Segundo a Agência Senado, a balança do BNDES pendeu para o lado da agropecuária pela primeira vez em 2018, justamente no ano em que o atual presidente foi eleito. Desde então, a indústria ficou para trás.
Beneficiados, produtores rurais estão entre os maiores doadores de recursos à campanha de Bolsonaro. Só Oscar Luiz Cervi, dono de lavouras de soja, milho e algodão em Mato Grosso do Sul, doou R$ 1 milhão para ajudar o presidente a se reeleger.
Reportagem do site De Olho nos Ruralistas apontou ainda que empresas do agronegócio organizaram e financiaram atos do 7 de setembro do ano passado favoráveis ao presidente. Em Brasília, manifestantes pediram o fechamento do Supremo Tribunal Federal (STF).
Pior para trabalhador
Priorizado por Bolsonaro, o setor agropecuário é um dos que paga os piores salários do país e onde, inclusive, o rendimento do trabalhador tem caído.

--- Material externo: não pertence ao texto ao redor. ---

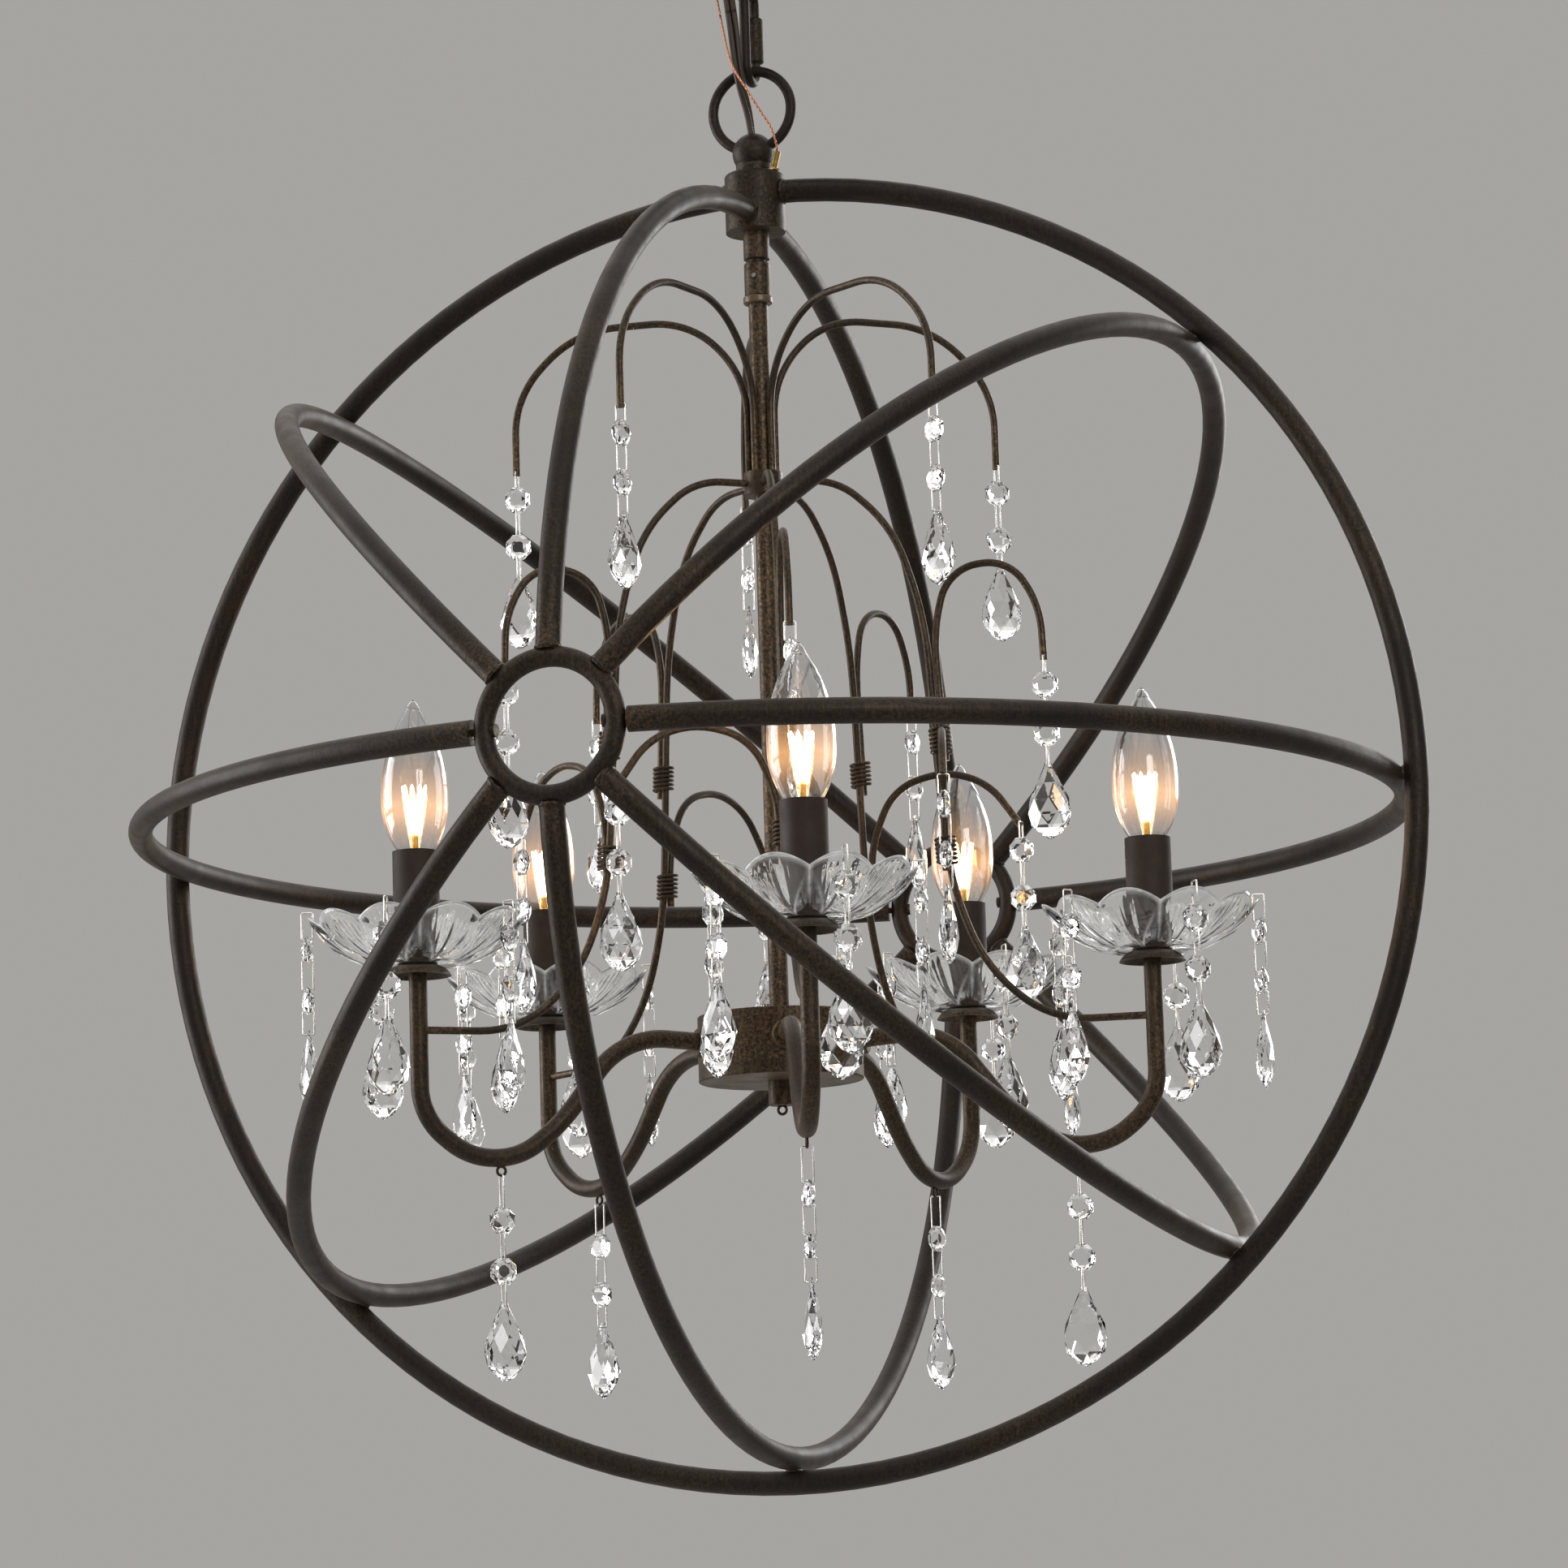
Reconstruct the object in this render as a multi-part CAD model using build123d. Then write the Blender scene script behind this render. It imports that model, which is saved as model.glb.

Segundo o IBGE, entre os meses de maio e julho, o rendimento médio do trabalhador era de R$ 2.773 por mês. Isso é 2,9% mais do que há um ano.
Entre trabalhadores da agropecuária, o rendimento era de R$ 1.669 – ou seja, quase 40% menos do que a média geral. Esse rendimento é 5% menor do que o de um ano atrás – isto é, enquanto o rendimento da população em geral cresce, o do trabalhador rural cai.
Na indústria, o rendimento médio do trabalhador é de R$ 2.744. No setor, o ganho dos trabalhadores cresceu mais de 5% em um ano.